--- START Supplied information ---
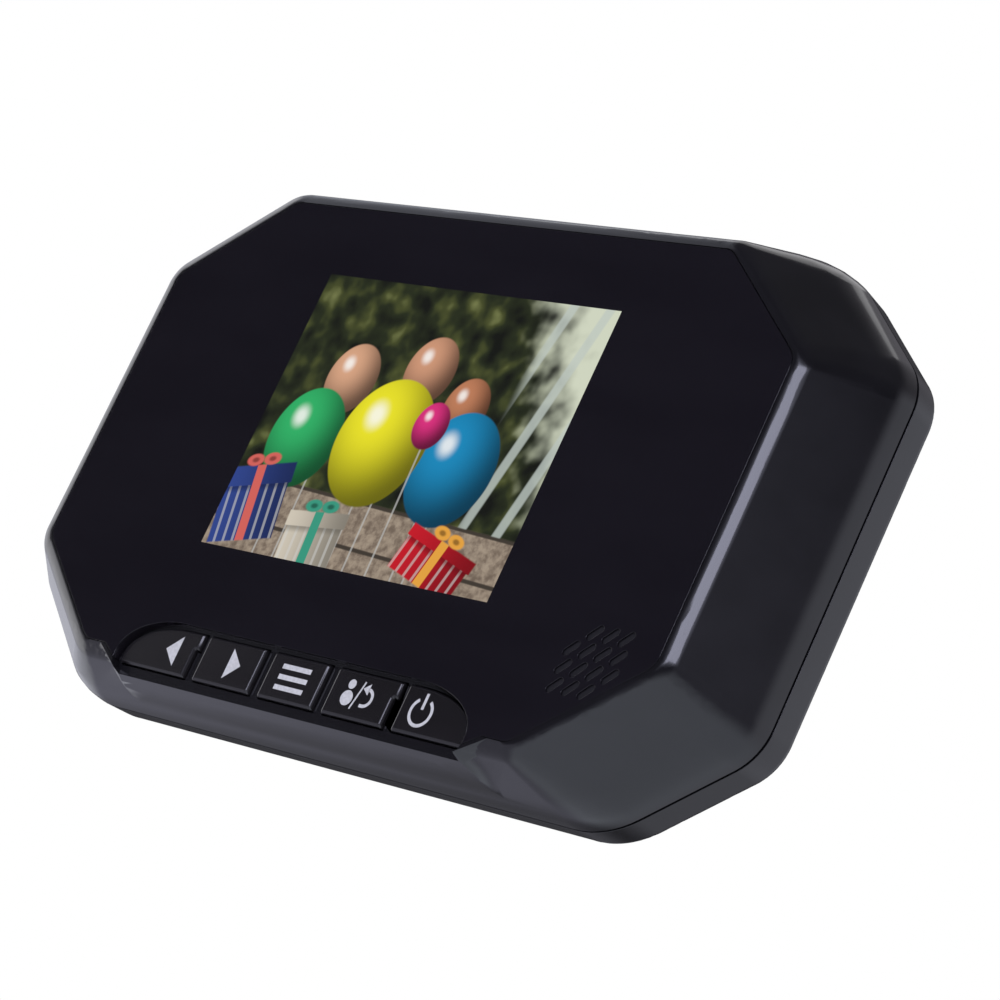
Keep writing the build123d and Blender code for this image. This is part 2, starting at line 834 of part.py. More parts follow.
cone_y = basket_front + cone_thick - body_depth
cone_outer_r = speaker_r - speaker_wall - cone_gap
with BuildPart() as speaker_cone:
    with BuildSketch(Plane.YZ.offset(speaker_x)):
        with BuildLine():
            Polyline(
                (cone_y - cone_thick, speaker_z + dome_r), (cone_y - cone_thick, speaker_z + cone_outer_r),
                (cone_y, speaker_z + cone_outer_r), (cone_y, speaker_z),
                (cone_y - cone_thick * 2, speaker_z),
            )
            ThreePointArc(
                (cone_y - cone_thick * 2, speaker_z),
                (cone_y - cone_thick * dome_bulge_share, speaker_z + dome_r / 2),
                (cone_y - cone_thick, speaker_z + dome_r),
            )
        make_face()
    revolve(axis=Axis((speaker_x, 0, speaker_z), (0, 1, 0)))
speaker_cone.part.label = "speaker_cone"
export_step(speaker_cone.part, "parts/speaker_cone.step")

with BuildPart() as speaker_contacts:
    with BuildSketch(facing(board_depth)):
        with Locations((speaker_x - contact_step, speaker_z), (speaker_x + contact_step, speaker_z)):
            Rectangle(speaker_contact_w, speaker_contact_h)
    extrude(amount=board_depth - basket_back)
speaker_contacts.part.label = "speaker_contacts"
export_step(speaker_contacts.part, "parts/speaker_contacts.step")

# Wall bracket: plate on the door with the peephole bore, screw slots and four turned-out hooks
plate_front = body_depth - bracket_thick
hook_back = plate_front - hook_lift
hook_front = hook_back - hook_thick
with BuildPart() as wall_bracket:
    with BuildSketch(facing(body_depth)):
        RectangleRounded(bracket_w, bracket_h, bracket_corner_r)
        Circle(barrel_r, mode=Mode.SUBTRACT)
        with Locations(*mirrored_places(door_screw_x, door_screw_z)):
            SlotOverall(door_slot_long, door_screw_r * 2, mode=Mode.SUBTRACT)
    extrude(amount=bracket_thick)
    for side in (-1, 1):
        for height in (-hook_z, hook_z):
            with BuildSketch(facing(plate_front)):
                with Locations((side * (bracket_w - hook_thick) / 2, height)):
                    Rectangle(hook_thick, hook_long)
            extrude(amount=plate_front - hook_front)
            with BuildSketch(facing(hook_back)):
                with Locations((side * (bracket_w + hook_out - hook_thick) / 2, height)):
                    Rectangle(hook_out + hook_thick, hook_long)
            extrude(amount=hook_thick)
wall_bracket.part.label = "wall_bracket"
export_step(wall_bracket.part, "parts/wall_bracket.step")

# Rear cover: shallow tray with a lip, screw bosses, the battery bay and the bracket pocket
cell_places = [-(bay_right + cell_room_r + number * cell_pitch) for number in range(cell_count)]
ledge_front = cover_bed - ledge_thick
pocket_half_w = bracket_w / 2 + hook_out + pocket_side_gap
pocket_top = bracket_h / 2 + pocket_top_gap
pocket_foot = bracket_h / 2 + lift + pocket_foot_gap
pocket_bed = hook_front - hook_gap
rail_front = hook_back + hook_gap
rail_inner = bracket_w / 2 + hook_gap
counterbore_bed = back_depth - counterbore_deep


def bay_outline(grow=0):
    """The battery bay seen from the front, with its two corners by the case's edge cut off."""
    left = bay_left + grow
    right = bay_right - grow
    high = bay_half_height + grow
    with BuildSketch() as outline:
        with BuildLine():
            Polyline(
                (-right, high), (bay_corner - left, high), (-left, high - bay_corner),
                (-left, bay_corner - high), (bay_corner - left, -high), (-right, -high), close=True,
            )
        make_face()
    return outline.sketch


def cover_layers(gap=0):
    """The battery cover as two slabs: the outer skin, and the wider one whose edges are held."""
    far_left = base_half_w + cut_over
    with BuildPart() as slabs:
        with BuildSketch(facing(back_depth)):
            with Locations((gap - cover_right, 0)):
                Rectangle(far_left, (cover_half_height + gap) * 2, align=(Align.MAX, Align.CENTER))
        extrude(amount=cover_outer)
        with BuildSketch(facing(back_depth - cover_outer)):
            with Locations((gap + cover_tongue - cover_right, 0)):
                Rectangle(far_left, (cover_half_height + cover_tongue + gap) * 2,
                          align=(Align.MAX, Align.CENTER))
        extrude(amount=cover_inner)
    return slabs.part


def ledge_block():
    """The thick part of the back round the battery cover."""
    with BuildPart() as block:
        add(rear_block())
        with BuildSketch(facing(back_depth)):
            with Locations((cover_tongue + ledge_thick - cover_right, 0)):
                Rectangle(base_half_w * 2, (cover_half_height + cover_tongue + ledge_thick) * 2,
                          align=(Align.MAX, Align.CENTER))
        extrude(amount=back_depth - ledge_front, mode=Mode.INTERSECT)
    return block.part


with BuildPart() as rear_cover:
    add(rear_block())
    with BuildSketch(facing(back_inner_depth)):
        add(case_outline(seam_depth, wall))
    extrude(amount=back_inner_depth - rear_start, mode=Mode.SUBTRACT)
    with BuildSketch(facing(rear_start + lip_height)):
        add(case_outline(seam_depth, wall / 2))
        add(case_outline(seam_depth - lip_height, wall + lip_gap + lip_wall), mode=Mode.SUBTRACT)
    extrude(amount=lip_height)
    with BuildSketch(facing(rear_start)):
        add(case_outline(seam_depth - lip_height, wall + lip_gap))
        add(case_outline(seam_depth - lip_height, wall + lip_gap + lip_wall), mode=Mode.SUBTRACT)
    extrude(amount=lip_height + seam_gap)
    for socket_x, socket_w in ((card_x, card_w), (usb_x, usb_w)):
        with BuildSketch(facing(rear_start)):
            with Locations((socket_x, base_half_h)):
                Rectangle(socket_w + socket_wall_gap * 2, (wall + lip_gap + lip_wall * 2) * 2)
        extrude(amount=lip_height + seam_gap, mode=Mode.SUBTRACT)
    with BuildSketch(facing(back_inner_depth)):
        with Locations(*case_bosses):
            Circle(rear_boss_r)
    extrude(amount=back_inner_depth - seam_depth)
    with BuildSketch(facing(back_depth)):
        add(bay_outline(bay_wall))
    extrude(amount=back_depth - bay_floor_depth)
    add(ledge_block())
    with BuildSketch(facing(back_depth)):
        with Locations((0, (pocket_top - pocket_foot) / 2)):
            Rectangle((pocket_half_w + pocket_wall) * 2, pocket_top + pocket_foot + pocket_wall * 2)
    extrude(amount=back_depth - pocket_bed + pocket_wall)
    with BuildSketch(facing(cover_bed)):
        add(bay_outline())
    extrude(amount=cover_bed - bay_floor_depth - bay_floor, mode=Mode.SUBTRACT)
    add(cover_layers(cover_gap), mode=Mode.SUBTRACT)
    with BuildSketch(facing(back_depth)):
        with Locations((0, (pocket_top - pocket_foot) / 2)):
            Rectangle(pocket_half_w * 2, pocket_top + pocket_foot)
    extrude(amount=back_depth - pocket_bed, mode=Mode.SUBTRACT)
    with BuildSketch(facing(pocket_bed)):
        RectangleRounded(ribbon_w, ribbon_h, ribbon_r)
    extrude(amount=pocket_wall, mode=Mode.SUBTRACT)
    for side in (-1, 1):
        for height in (-hook_z, hook_z):
            with BuildSketch(facing(back_depth)):
                with Locations((side * (pocket_half_w + rail_inner) / 2, height)):
                    Rectangle(pocket_half_w - rail_inner, hook_long)
            extrude(amount=back_depth - rail_front)
    with BuildSketch(facing(back_depth)):
        with Locations(*case_bosses):
            Circle(case_hole_r)
    extrude(amount=back_depth - seam_depth, mode=Mode.SUBTRACT)
    with BuildSketch(facing(back_depth)):
        with Locations(*case_bosses):
            Circle(counterbore_r)
    extrude(amount=counterbore_deep, mode=Mode.SUBTRACT)
rear_cover.part.label = "rear_cover"
export_step(rear_cover.part, "parts/rear_cover.step")

# Battery cover: slides off to the left, its edges held under the rear cover
with BuildPart() as battery_cover:
    add(cover_layers())
    add(rear_block(), mode=Mode.INTERSECT)
    with BuildSketch(facing(back_depth)):
        with Locations((grip_side - base_half_w, 0)):
            with GridLocations(grip_pitch, 0, grip_count, 1):
                SlotOverall(grip_long, grip_wide, rotation=90)
    extrude(amount=grip_deep, mode=Mode.SUBTRACT)
battery_cover.part.label = "battery_cover"
export_step(battery_cover.part, "parts/battery_cover.step")

# Three cells, each turned end for end from the one beside it
cell_half = cell_length / 2
for number, place in enumerate(cell_places):
    way = 1 if number % 2 == 0 else -1
    axis_plane = Plane((place, cell_depth - body_depth, -way * cell_half), z_dir=(0, 0, way))
    with BuildPart() as cell:
        with BuildSketch(axis_plane):
            Circle(cell_r)
        extrude(amount=cell_length - cell_nub)
        fillet(cell.edges(), cell_edge_r)
        with BuildSketch(axis_plane.offset(cell_length - cell_nub * 2)):
            Circle(cell_nub_r)
        extrude(amount=cell_nub * 2)
    cell_name = f"cell_{number + 1}"
    cell.part.label = cell_name
    export_step(cell.part, f"parts/{cell_name}.step")

# Contacts at both ends of the bay: a dimpled plate for each nub, a sprung leaf for each base
plate_reach = bay_half_height - cell_half
contact_y = cell_depth - body_depth
with BuildPart() as button_contacts:
    for number, place in enumerate(cell_places):
        way = 1 if number % 2 == 0 else -1
        with BuildSketch(Plane((place, contact_y, way * bay_half_height), z_dir=(0, 0, -way))):
            Rectangle(contact_wide, contact_deep)
        extrude(amount=contact_thick)
        with BuildSketch(Plane((place, contact_y, way * (bay_half_height - contact_thick)),
                               z_dir=(0, 0, -way))):
            Circle(cell_nub_r)
        extrude(amount=plate_reach - contact_thick - contact_gap, taper=dimple_taper)
button_contacts.part.label = "button_contacts"
export_step(button_contacts.part, "parts/button_contacts.step")

with BuildPart() as leaf_contacts:
    for number, place in enumerate(cell_places):
        way = -1 if number % 2 == 0 else 1
        wall_z = way * bay_half_height
        peak_z = way * (cell_half + contact_gap)
        inner_peak_z = peak_z + way * contact_thick
        with BuildSketch(Plane.YZ.offset(place - contact_wide / 2)):
            with Locations((contact_y, wall_z - way * contact_thick / 2)):
                Rectangle(contact_deep, contact_thick)
            with BuildLine():
                ThreePointArc((contact_y - leaf_half, wall_z - way * contact_thick / 2),
                              (contact_y, peak_z),
                              (contact_y + leaf_half, wall_z - way * contact_thick / 2))
                Line((contact_y + leaf_half, wall_z - way * contact_thick / 2),
                     (contact_y + leaf_half - contact_thick, wall_z - way * contact_thick / 2))
                ThreePointArc((contact_y + leaf_half - contact_thick, wall_z - way * contact_thick / 2),
                              (contact_y, inner_peak_z),
                              (contact_y - leaf_half + contact_thick, wall_z - way * contact_thick / 2))
                Line((contact_y - leaf_half + contact_thick, wall_z - way * contact_thick / 2),
                     (contact_y - leaf_half, wall_z - way * contact_thick / 2))
            make_face()
        extrude(amount=contact_wide)
leaf_contacts.part.label = "leaf_contacts"
export_step(leaf_contacts.part, "parts/leaf_contacts.step")


def screw_set(places, head_depth, head_r, head_high, shank_r, length):
    """Pan head screws driven from the back, head seated at head_depth."""
    with BuildPart() as screws:
        with BuildSketch(facing(head_depth + head_high)):
            with Locations(*places):
                Circle(head_r)
        extrude(amount=head_high)
        fillet(screws.edges().group_by(Axis.Y)[-1], head_high / 2)
        with BuildSketch(facing(head_depth)):
            with Locations(*places):
                Circle(shank_r)
        extrude(amount=length)
        with BuildSketch(facing(head_depth + head_high)):
            with Locations(*places):
                Rectangle(head_r * drive_share, drive_wide)
                Rectangle(drive_wide, head_r * drive_share)
        extrude(amount=drive_deep, mode=Mode.SUBTRACT)
    return screws


case_screws = screw_set(case_bosses, counterbore_bed, case_screw_head_r, case_screw_head,
                        case_screw_r, case_screw_length)
case_screws.part.label = "case_screws"
export_step(case_screws.part, "parts/case_screws.step")

board_screws = screw_set(board_posts, board_back, board_screw_head_r, board_screw_head,
                         board_screw_r, board_screw_length)
board_screws.part.label = "board_screws"
export_step(board_screws.part, "parts/board_screws.step")
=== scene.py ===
"""Looks of a peephole door camera's indoor monitor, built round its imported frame.

Metres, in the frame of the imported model: +X right, +Z up, the screen faces -Y, and the door
is the plane Y = 0. Every new piece has its place in its mesh and rides on a body of the frame.
"""

import itertools
import json
import logging
import math
from dataclasses import dataclass, field
from enum import Enum
from typing import Any

import bmesh
import bpy
from mathutils import Matrix, Quaternion, Vector


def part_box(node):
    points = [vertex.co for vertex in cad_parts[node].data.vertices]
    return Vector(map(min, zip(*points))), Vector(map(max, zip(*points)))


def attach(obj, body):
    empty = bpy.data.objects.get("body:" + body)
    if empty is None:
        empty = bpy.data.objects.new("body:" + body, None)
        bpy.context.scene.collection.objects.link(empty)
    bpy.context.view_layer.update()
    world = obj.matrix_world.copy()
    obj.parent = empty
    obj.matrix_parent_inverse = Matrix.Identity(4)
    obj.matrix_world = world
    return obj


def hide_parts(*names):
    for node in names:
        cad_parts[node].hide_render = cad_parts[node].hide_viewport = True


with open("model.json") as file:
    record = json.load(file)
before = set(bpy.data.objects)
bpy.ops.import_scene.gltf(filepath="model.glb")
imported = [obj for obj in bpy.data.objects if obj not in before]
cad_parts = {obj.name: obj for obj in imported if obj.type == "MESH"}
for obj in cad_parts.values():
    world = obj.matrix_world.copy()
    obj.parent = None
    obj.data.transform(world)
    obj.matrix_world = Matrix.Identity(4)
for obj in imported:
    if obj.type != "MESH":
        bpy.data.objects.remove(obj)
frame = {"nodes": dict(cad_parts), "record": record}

MM = 0.001
PICTURE_Z = 3.5 * MM
ROUND_SEGMENTS = 32
PATTERN_MIDDLE = 0.5
WHITE = (1.0, 1.0, 1.0)
log = logging.getLogger("door_camera_monitor")

Colour = tuple[float, float, float]
Span = tuple[float, float]
Stops = tuple[tuple[float, Colour], ...]


class Body(Enum):
    """The bodies of the frame that pieces ride on."""

    BRACKET = "bracket"
    MONITOR = "monitor"
    BATTERY_COVER = "battery_cover"
    LEFT_KEY = "left_key"
    RIGHT_KEY = "right_key"
    MENU_KEY = "menu_key"
    ANSWER_KEY = "answer_key"
    POWER_KEY = "power_key"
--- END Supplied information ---
• Exercise aim: From the data above, gather every line that includes the word "frame".

• Finished exercise:
"""Looks of a peephole door camera's indoor monitor, built round its imported frame.
Metres, in the frame of the imported model: +X right, +Z up, the screen faces -Y, and the door
is the plane Y = 0. Every new piece has its place in its mesh and rides on a body of the frame.
frame = {"nodes": dict(cad_parts), "record": record}
    """The bodies of the frame that pieces ride on."""